16. PRIMAL SCREAM - Screamadelica


I note in way of passing that obviously the clutch of releases Creation put out in the fall of 1991 seems to have had a long lasting impact on me over the moons. There was Swervedriver's Raise, I just talked about Slowdive's Just For a Day and now there's this one. There'll be more. And I'm not talking about Teenage Fanclub's Bandwagonesque either.

So this album. Pretty much all the singles had already been released in the heady days of 1990 and maybe the early bits of 1991, so this was actually much more of a compilation than anything else -- in fact, looking at the track listing again, yeah, over half the album had popped up in other contexts well before it came out. It's all pretty nicely sequenced and arranged as a unified piece, though, so that's one reason why the darn thing holds together so well. Not the only one, of course.

There's the music, for instance. Well, duh, may be your answer. But as the jokes about Bobby Gillespie ran at the time, he did have an unfeasibly large record collection, and while at points you almost wish he would have had a broader mind with it, that's where Andrew Weatherall comes in. And quite who exactly to blame or credit the album on is sort of unclear after a point. Given that Jimmy Miller handled two of the songs (specifically the ones that sounded exactly like the Rolling Stones, like "Movin' On Up" and "Damaged," as opposed to generally resembling them after having been fed through a computer) and that the Orb got up to its games with "Higher Than the Sun," and to brilliant effect, sampling Tones on Tail, knowing exactly when to let loose with the clattering drum loop and where to mix in the exultant "whooooooooo-hoooo!" with it, the album isn't totally Mr. Boys' Own's deal. Just mostly.

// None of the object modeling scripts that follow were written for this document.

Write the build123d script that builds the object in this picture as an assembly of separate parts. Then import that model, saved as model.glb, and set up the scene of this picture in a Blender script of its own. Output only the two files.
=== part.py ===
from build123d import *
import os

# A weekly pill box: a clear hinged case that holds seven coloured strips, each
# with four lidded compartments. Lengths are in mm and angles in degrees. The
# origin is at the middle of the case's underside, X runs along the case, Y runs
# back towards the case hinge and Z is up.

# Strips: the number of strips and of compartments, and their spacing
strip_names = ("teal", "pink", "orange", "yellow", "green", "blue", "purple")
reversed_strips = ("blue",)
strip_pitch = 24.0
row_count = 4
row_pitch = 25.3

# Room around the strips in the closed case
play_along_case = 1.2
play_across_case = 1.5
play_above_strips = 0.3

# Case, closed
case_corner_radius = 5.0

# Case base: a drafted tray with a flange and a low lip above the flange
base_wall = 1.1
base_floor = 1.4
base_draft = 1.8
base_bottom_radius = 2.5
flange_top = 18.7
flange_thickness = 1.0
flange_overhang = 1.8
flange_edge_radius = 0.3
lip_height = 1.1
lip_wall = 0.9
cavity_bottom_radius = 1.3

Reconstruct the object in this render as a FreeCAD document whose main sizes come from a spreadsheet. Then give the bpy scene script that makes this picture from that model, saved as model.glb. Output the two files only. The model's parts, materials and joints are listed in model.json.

And you can thank Roky Erickson in spirit, since "Slip Inside This House" was covered here, and given a wonderful shuffling beat that's more hip-hop than most realized at the time, albeit shaggier -- the sitars helped immensely as well. No doubt the purists complained, but so? I yawn in their faces. And I like the fact that Gillespie just absented himself entirely from "Don’t Fight It, Feel It," and while Denise Johnson isn't the most distinct of divas, necessarily, she rides Weatherall's crisp, proto-Chemicals beat slam with disco whistles pretty damn well, knowing when to hold back at points and let the noises do their fun work. Actually, nobody really sang at all on "Inner Flight," and it's all very pretty harpischord/flute floatiness for the modern ambient chillout rooms of today whose denizens wished they were smoking hash in 1968. Very sweet.

Gillespie, meanwhile, plagiarizes with glee, gobbles everything up and for one brief semi-moment almost seems like he's saying all music everywhere is equally good. Which it is, of course, but sometimes this is forgotten. So he rehashes Can lyrics on "Movin' on Up," talks about being "stone in love witchoo" on "Damaged," strings together a bunch of song titles on "Come Together" and pretends it’s a big statement, just adds some "aw yeahs" to "Loaded" while Weatherall has fun turning a drum sample from Edie Brickell into something that, unsurprisingly, sounds like it was sampled from a Rolling Stones track. All the post-drug-high tracks appear at the end of the record, and they're all quite tasteful and organic,' and thus an evening's debauchery and enjoyment is complete, I guess. I know I liked it.

The 'real' band is in all this somewhere, but who knows where and who cares? I almost wish it was a bunch of session musicians. Maybe it was. Works for me!